There are many private forest stewardship programs that serve this purpose, educating and assisting landowners, training loggers, and leveraging environmentally-friendly products in the marketplace. Two you have probably heard of are the American Tree Farm System® and our own Sustainable Forestry Initiative® (SFI) program. Both programs complement federal and state laws and regulations to ensure healthy and sustainably managed forests will never be in short supply. At their cores they stress education and outreach for both landowners and loggers. Both programs also encompass and often surpass existing forestry best management practices (BMPs).

Conclusion

This country boasts some of the most productive, ecologically diverse, and economically valuable forestland in the world. We need to take steps to make certain our grandchildren and their grandchildren can continue to make this claim.

To ensure the long-term sustainability of our forests, there must be cooperation between all entities responsible for management or ownership of forestland. I urge you to contact your state legislatures and encourage them to strengthen relationships with existing forest management programs such as Tree Farm or SFI, both of which have long-term sustainability as their overarching goals. Many states should consider joining the 16 state legislatures that have adopted formal resolutions endorsing the SFI program. Also, encourage your state government to commit additional resources to its forestry agencies to further their landowner assistance programs.

States should provide landowners with economic incentives to grow forests.
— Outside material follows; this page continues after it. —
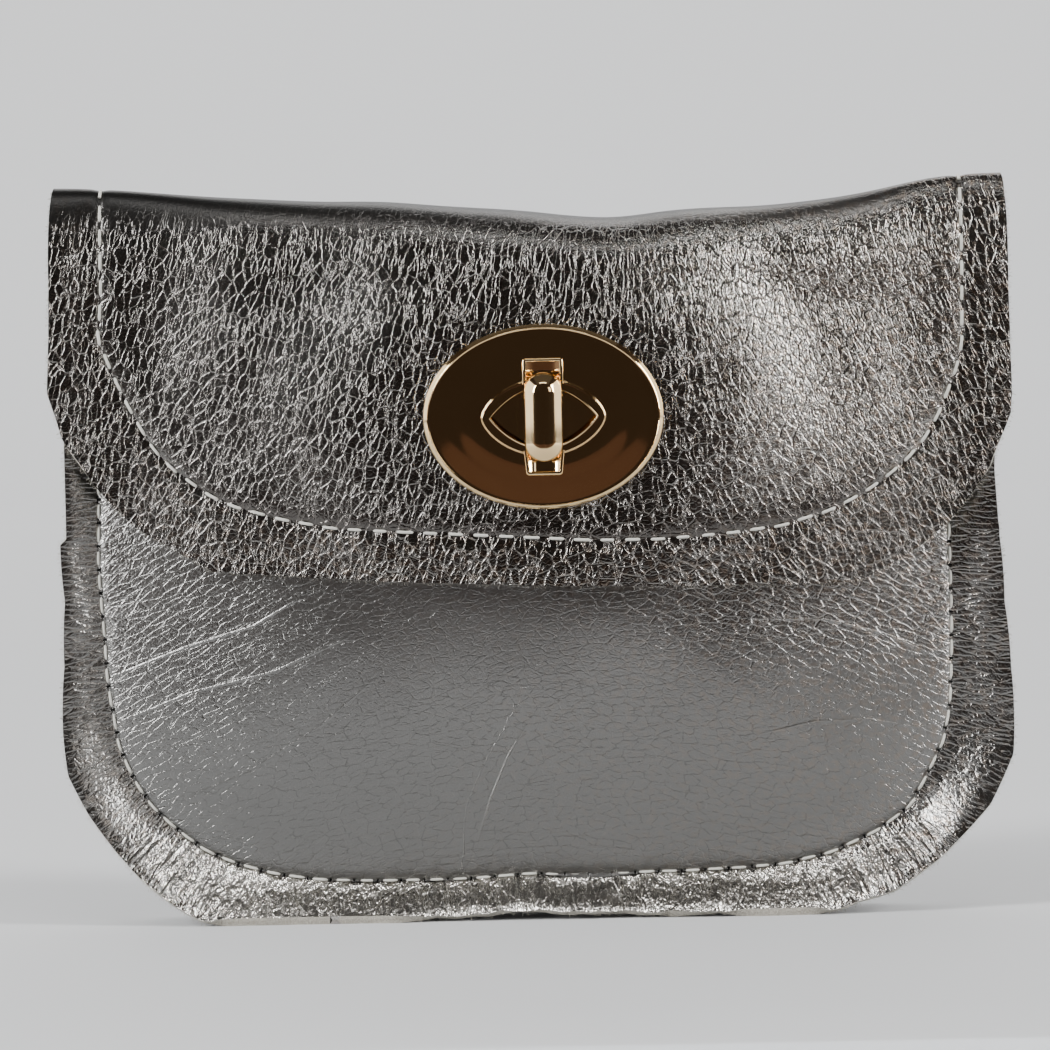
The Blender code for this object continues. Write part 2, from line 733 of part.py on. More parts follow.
def lock_plate_mesh():
    """The plate's closed section carried round its outline."""
    shape = bmesh.new()
    sides, corners = PLATE_SIDES, len(PLATE_SECTION_SHARES)
    bmesh.ops.create_grid(shape, x_segments=sides, y_segments=corners, size=0.5)
    for corner in shape.verts:
        turn = 2 * math.pi * (corner.co.x + 0.5)
        step = round((corner.co.y + 0.5) * corners) % corners
        share, height = PLATE_SECTION_SHARES[step]
        across, up = plate_ring(turn, share)
        corner.co = (across, up, height * PLATE_RISE)
    return mesh_from("lock_plate", shape)


def screw_place():
    return FLAP_HOLE_WIDTH / 2 + BACKING_LAND / 2


def lock_plate(parts, cutters, finishes):
    """The domed plate with its collar, the two seats for the bar's ends, and a post for each screw."""
    gold = finishes["gold"]
    plate = face_forward(add_object("lock_plate", lock_plate_mesh(), parts, gold), 0, PLATE_BACK, 0)
    front = COLLAR_FRONT + SEAT_WALL / 2
    root = PLATE_BACK + PLATE_RISE * SEAT_ROOT_SHARE
    inner_end = OPENING_HEIGHT / 2 + COLLAR_WIDTH / 2
    length = SEAT_REACH - inner_end
    for side in (-1, 1):
        seat = block("seat_joiner", (SEAT_WIDTH, length, front - root), cutters, gold)
        face_forward(seat, 0, (front + root) / 2, side * (inner_end + length / 2))
        combine(plate, seat, "UNION")
        hollow_size = (SEAT_WIDTH - 2 * SEAT_WALL, length - SEAT_WALL + CUT_OVERRUN, SEAT_WALL + CUT_OVERRUN)
        hollow = block("seat_cutter", hollow_size, cutters, gold)
        middle = SEAT_REACH - SEAT_WALL - hollow_size[1] / 2
        face_forward(hollow, 0, front - SEAT_WALL + hollow_size[2] / 2, side * middle)
        combine(plate, hollow, "DIFFERENCE")
        post_radius = SCREW_RADIUS + POST_WALL
        post_profile = rod_profile(post_radius, PLATE_RISE * POST_ROOT_SHARE, -POST_DEPTH)
        post = turned("post_joiner", post_profile, cutters, gold)
        face_forward(post, side * screw_place(), PLATE_BACK, 0)
        combine(plate, post, "UNION")
        bore_top, bore_bottom = PLATE_RISE * POST_BORE_SHARE, -POST_DEPTH - CUT_OVERRUN
        bore = rod_profile(SCREW_RADIUS + METAL_GAP, bore_top, bore_bottom)
        cutter = turned("post_bore_cutter", bore, cutters, gold)
        face_forward(cutter, side * screw_place(), PLATE_BACK, 0)
        combine(plate, cutter, "DIFFERENCE")
    return plate


def lock_backing(parts, cutters, finishes):
    """The oval ring under the flap and the two countersunk screws that hold it to the plate."""
    hole = (FLAP_HOLE_WIDTH, FLAP_HOLE_HEIGHT)
    outer = (FLAP_HOLE_WIDTH + 2 * BACKING_LAND, FLAP_HOLE_HEIGHT + 2 * BACKING_LAND)
    rings = [ellipse_outline(*outer), ellipse_outline(*hole)]
    ring = flat_plate("lock_backing_plate", rings, BACKING_SHEET, parts, finishes["steel"])
    made = [face_forward(ring, 0, LAY_GAP + BACKING_SHEET / 2, 0)]
    end = PLATE_BACK + PLATE_RISE * POST_BORE_SHARE - METAL_GAP
    for side, word in ((-1, "left"), (1, "right")):
        profile = [
            (0, end),
            (SCREW_RADIUS, end),
            (SCREW_RADIUS, BACKING_FRONT),
            (SCREW_HEAD_RADIUS, LAY_GAP),
            (0, LAY_GAP),
        ]
        screw = turned("lock_screw_" + word, profile, parts, finishes["steel"])
        made.append(face_forward(screw, side * screw_place(), 0, 0))
        slope = (SCREW_HEAD_RADIUS - SCREW_RADIUS) / BACKING_SHEET * CUT_OVERRUN
        sink = [
            (0, BACKING_FRONT + CUT_OVERRUN),
            (SCREW_RADIUS + METAL_GAP, BACKING_FRONT + CUT_OVERRUN),
            (SCREW_RADIUS + METAL_GAP, BACKING_FRONT),
            (SCREW_HEAD_RADIUS + METAL_GAP + slope, LAY_GAP - CUT_OVERRUN),
            (0, LAY_GAP - CUT_OVERRUN),
        ]
        cutter = turned("sink_cutter", sink, cutters, finishes["steel"])
        combine(ring, face_forward(cutter, side * screw_place(), 0, 0), "DIFFERENCE")
    return made


def flap_cutters(cutters, finish):
    """The oval hole and the two screw holes through the flap's layers."""
    long = PLATE_BACK + 2 * CUT_OVERRUN
    outline = ellipse_outline(FLAP_HOLE_WIDTH, FLAP_HOLE_HEIGHT)
    oval = flat_plate("flap_hole_cutter", [outline], long, cutters, finish)
    made = [face_forward(oval, 0, PLATE_BACK / 2, 0)]
    radius = SCREW_RADIUS + POST_WALL + LAY_GAP
    for side in (-1, 1):
        hole = turned("post_hole_cutter", rod_profile(radius, long / 2, -long / 2), cutters, finish)
        made.append(face_forward(hole, side * screw_place(), PLATE_BACK / 2, 0))
    return made


def empty(name, location, collection):
    made = bpy.data.objects.new(name, None)
    made.location = location
    made.empty_display_size = AXIS_MARK
    collection.objects.link(made)
    return made


def hang_on(parent, names):
    bpy.context.view_layer.update()
    for name in names:
        piece = bpy.data.objects[name]
        piece.parent = parent
        piece.matrix_parent_inverse = parent.matrix_world.inverted()


def new_collection(name):
    made = bpy.data.collections.new(name)
    bpy.context.scene.collection.children.link(made)
    return made


def main():
    for old in list(bpy.data.objects):
        bpy.data.objects.remove(old)
    parts, cutters = new_collection("turnlock_purse"), new_collection("cutters")
    finishes = {
        "leather": material("pewter_leather", (0.46, 0.46, 0.47), 0.85, 0.34),
        "lining": material("grey_suede", (0.32, 0.31, 0.30), 0.0, 0.9),
        "thread": material("pale_thread", (0.68, 0.67, 0.61), 0.0, 0.7),
        "gold": material("polished_gold", (0.83, 0.60, 0.30), 1.0, 0.12),
        "steel": material("bright_steel", (0.62, 0.61, 0.58), 1.0, 0.3),
    }
    body = leather_body(parts, finishes)
    flap = leather_flap(parts, finishes)
    for cutter in base_cutters(cutters, finishes["steel"]):
        combine(body["front_panel"], cutter, "DIFFERENCE")
        combine(body["front_lining"], cutter, "DIFFERENCE")
    for cutter in flap_cutters(cutters, finishes["steel"]):
        combine(flap["flap_panel"], cutter, "DIFFERENCE")
        combine(flap["flap_lining"], cutter, "DIFFERENCE")
    turn_base(parts, cutters, finishes)
    base_washer(parts, finishes)
    stem_rings(parts, finishes)
    turn_bar(parts, cutters, finishes)
    lock_plate(parts, cutters, finishes)
    lock_backing(parts, cutters, finishes)
    fold = empty("fold_axis", (0, MIDDLE_Y + HINGE_DEPTH, FOLD_HEIGHT), parts)
    turn = empty("bar_axis", (LOCK_X, lock_y(BAR_BACK), LOCK_HEIGHT), parts)
    hang_on(fold, FLAP_PIECES)
    hang_on(turn, BAR_PIECES)


main()
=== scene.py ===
"""Looks of a small turnlock purse in metallic pebbled leather, standing upright with its front towards -Y.

The file is laid out as a Blender add-on and run as a script. Every leather piece starts as a grid of points
on the middle of its sheet. The shape functions below give that grid in the frame of the CAD model, with
tables in millimetres for the outlines that are cut and sewn by hand.
"""

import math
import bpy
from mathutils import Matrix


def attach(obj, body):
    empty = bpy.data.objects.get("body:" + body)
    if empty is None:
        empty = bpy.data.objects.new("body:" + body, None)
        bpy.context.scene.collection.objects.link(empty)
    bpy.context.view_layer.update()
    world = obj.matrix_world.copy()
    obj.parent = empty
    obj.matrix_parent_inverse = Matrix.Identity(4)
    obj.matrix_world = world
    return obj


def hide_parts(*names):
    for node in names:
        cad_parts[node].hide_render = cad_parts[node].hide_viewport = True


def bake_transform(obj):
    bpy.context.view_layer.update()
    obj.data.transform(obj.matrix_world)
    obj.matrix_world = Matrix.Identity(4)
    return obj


bl_info = {
    "name": "Turnlock Purse Looks",
    "version": (1, 0, 0),
    "blender": (4, 5, 0),
    "location": "3D View > Sidebar > Purse",
    "description": "Dresses the turnlock purse: leather skins, linings, stitches, lock and studio",
    "category": "Object",
}

import bmesh
import bpy
import numpy as np
from bpy.props import FloatProperty, FloatVectorProperty, IntProperty, PointerProperty
from mathutils import Matrix, Vector
from mathutils.kdtree import KDTree

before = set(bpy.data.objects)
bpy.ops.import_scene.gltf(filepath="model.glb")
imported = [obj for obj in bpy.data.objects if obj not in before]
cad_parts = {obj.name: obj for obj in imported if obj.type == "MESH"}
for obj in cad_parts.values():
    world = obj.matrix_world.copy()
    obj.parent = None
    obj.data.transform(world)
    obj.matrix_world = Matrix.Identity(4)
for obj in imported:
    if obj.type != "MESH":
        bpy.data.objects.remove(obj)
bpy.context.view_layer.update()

MM = 0.001

# Layers of the purse, as in the CAD model
LEATHER = 1.1 * MM
LINING = 0.6 * MM
LAY_GAP = 0.3 * MM
MIDDLE_Y = 4.391 * MM
PANEL_STACK = LAY_GAP / 2 + LINING + LAY_GAP + LEATHER
FLAP_MIDDLE = LINING + LAY_GAP + LEATHER / 2
MOUTH = 92 * MM
FOLD = 99.85 * MM
SEAM_HALF = 61.5 * MM
EDGE_HALF = 67.5 * MM
SEAM_TURN = 55 * MM
SEAM_LOW = 6 * MM
SQUARENESS = 4.4
FRONT_PUFF = 9 * MM
BACK_PUFF = 8 * MM
TAPER = 0.25
BRIDGE = 1.2 * MM
FLAP_LIFT = 0.8 * MM
FLAP_SAG = 0.7 * MM
CROWN_RISE = 5.8 * MM
LOCK_X = 1.3 * MM
LOCK_Z = 72.7 * MM
PLATE_HALF = (17 * MM, 13.1 * MM)
PAD_EDGE, PAD_FADE = 1.15, 2.5

# How the margins outside the seam lean: at the sides, at the bottom
FRONT_LEAN = (1.8 * MM, 6.5 * MM)
BACK_LEAN = (0.0, 3.0 * MM)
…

At very least, they should remove disincentives to growing trees. The tax policies I've discussed can go a long way to providing those incentives. In fact, the recently completed US Forest Service’s Southern Forest Resource Assessment concluded incentive programs, reforestation cost sharing programs, and favorable tax treatment for forestland owners have a long and successful history, with the strong likelihood they directly increase forest area and change forest conditions for the better.